KNOWLEDGE/SKILLS/ABILITIES:
- Strong expertise in on-prem infrastructure & container orchestration — Rancher, Kubernetes/OpenShift, Docker, virtualisation, networking, storage, IP routing, firewalls, and security controls.
- Deep observability and monitoring skills using Prometheus, Grafana, Datadog, ELK, APMs, log pipelines, distributed tracing, and alerting systems like PagerDuty, with the ability to build end-to-end monitoring for APIs, .NET apps and Java apps, and telemetry pipelines.
- Advanced reliability engineering capabilities — defining/operationalising SLIs, SLOs, SLAs, error budgets, availability models, and capacity/performance planning for large-scale distributed systems.
- Strong automation and CI/CD experience with GitHub, Octopus, Jenkins/Azure DevOps, IaC (Terraform/Helm/Kustomize), and scripting (PowerShell, Bash, Python) to reduce manual toil and improve deployment reliability.

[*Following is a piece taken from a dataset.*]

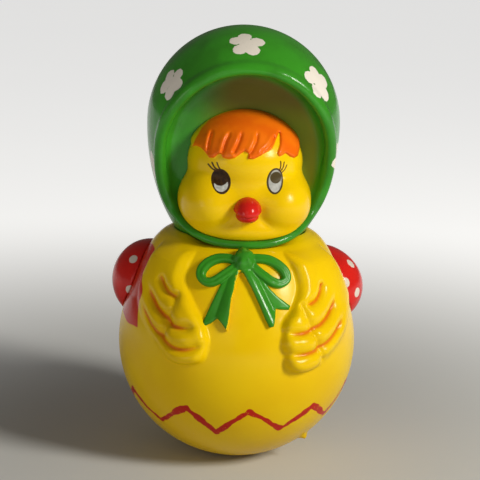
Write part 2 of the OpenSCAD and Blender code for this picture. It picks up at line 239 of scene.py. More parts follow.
L_WING = uv(spline([(-17.6, 84.2), (-19.3, 79.5), (-20.9, 74.8), (-20.4, 71.4), (-18.7, 67.5), (-16.2, 63), (-14.2, 59.6), (-13.2, 57), (-12.7, 54.6),
                    (-13.2, 51.4), (-14.0, 48.6), (-16.0, 46.4), (-20.5, 45.2), (-25.2, 45.2), (-29.2, 47.0), (-32.4, 49.9), (-35.1, 53.7), (-37.3, 58),
                    (-38.2, 62.4), (-37.2, 68.3), (-34.6, 74.8), (-31.4, 80.5), (-27, 84)], 5, True))
R_WING = uv(spline([(14.6, 84.0), (16.8, 79.2), (18.7, 74.5), (18.8, 69.9), (16.8, 64.9), (14.3, 61.6), (13.4, 59.2), (13.7, 57.6), (13.2, 55.4), (13.3, 52.6),
                    (14.8, 50.3), (14.2, 48.4), (15.3, 45.1), (18.5, 43.2), (23.3, 42.9), (27.6, 43.7), (31, 45.2), (34.6, 47.6), (37.8, 50.9), (39.9, 54.7),
                    (40.6, 59), (39.9, 63.5), (37.6, 70), (34.6, 76.4), (30.6, 81.4), (25.5, 84.3)], 5, True))
# grooves: line, depth, half-width, tint
L_GROOVES = [([(-28.6, 73.3), (-27.9, 70.9), (-26.4, 68.8), (-24.3, 67.7), (-22.4, 67.5)], 1.5, 0.75, 0.75),
             ([(-32.4, 68.6), (-31.5, 65.2), (-29.9, 62.4), (-27.8, 60.7), (-26.3, 59.9), (-25.2, 58.5), (-23.0, 57.6), (-19.9, 57.6), (-16.6, 58.4)], 1.7, 0.8, 0.95),
             ([(-35.0, 62.5), (-34.2, 59.2), (-32.6, 56.6), (-30.4, 54.7), (-28.4, 53.8), (-26.6, 52.1), (-23.6, 50.8), (-20.1, 50.7), (-16.2, 51.8), (-13.4, 53.2)], 1.6, 0.75, 0.85),
             ([(-22.2, 69.6), (-22.7, 66.6), (-24.1, 63.1), (-26.1, 60.1)], 0.65, 0.7, 0.0),
             ([(-26.2, 59.6), (-26.6, 56.9), (-28.2, 53.9)], 1.3, 0.65, 0.05)]
R_GROOVES = [([(27.1, 72.6), (27.0, 69.6), (25.6, 67.2), (23.3, 66.0), (21.0, 65.8)], 1.7, 0.75, 0.85),
             ([(31.9, 66.4), (31.4, 63.0), (29.4, 60.2), (26.6, 58.5), (23.8, 57.8), (22.3, 57.2), (19.6, 56.6), (16.4, 56.7), (14.2, 57.3)], 1.6, 0.75, 0.9),
             ([(35.2, 58.8), (33.6, 55.4), (30.4, 52.6), (26.3, 51.1), (23.4, 50.2), (18.9, 49.7), (15.0, 50.3)], 1.5, 0.7, 0.85),
             ([(18.6, 66.6), (19.5, 65.4), (20.2, 63.4), (21.1, 60.9), (22.8, 57.9)], 1.45, 0.7, 0.0),
             ([(22.8, 57.4), (24.4, 54.5), (26.2, 51.3)], 1.4, 0.65, 0.05),
             ([(26.2, 51.0), (27.2, 48.4), (28.6, 45.4)], 1.4, 0.7, 0.05)]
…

- Production operations mastery — incident management (detection → triage → mitigation → RCA/post-mortem), system health monitoring, performance analysis, scalability improvements, and maintaining high uptime SLAs.
- Backend performance & systems engineering skills — thread/memory profiling for .NET apps, SQL/No-SQL Server/Redis tuning, telemetry ingestion optimisation, and handling high-load fleet/telematics workloads.
- Experience supporting real-time data flows & IoT/telemetry systems, including GPS/GNSS streams, vehicle connectivity, ingestion reliability, offline/edge constraints, and mobility-driven scaling patterns.
- Security and compliance knowledge — secrets management, least-privilege access, vulnerability scanning, data protection practices for fleet data, driver information, and regulated telemetry workloads.
- Experience with cloud platforms such as AWS (EKS, EC2, RDS, S3, VPC, IAM) is a plus, especially in hybrid on-prem + cloud environments.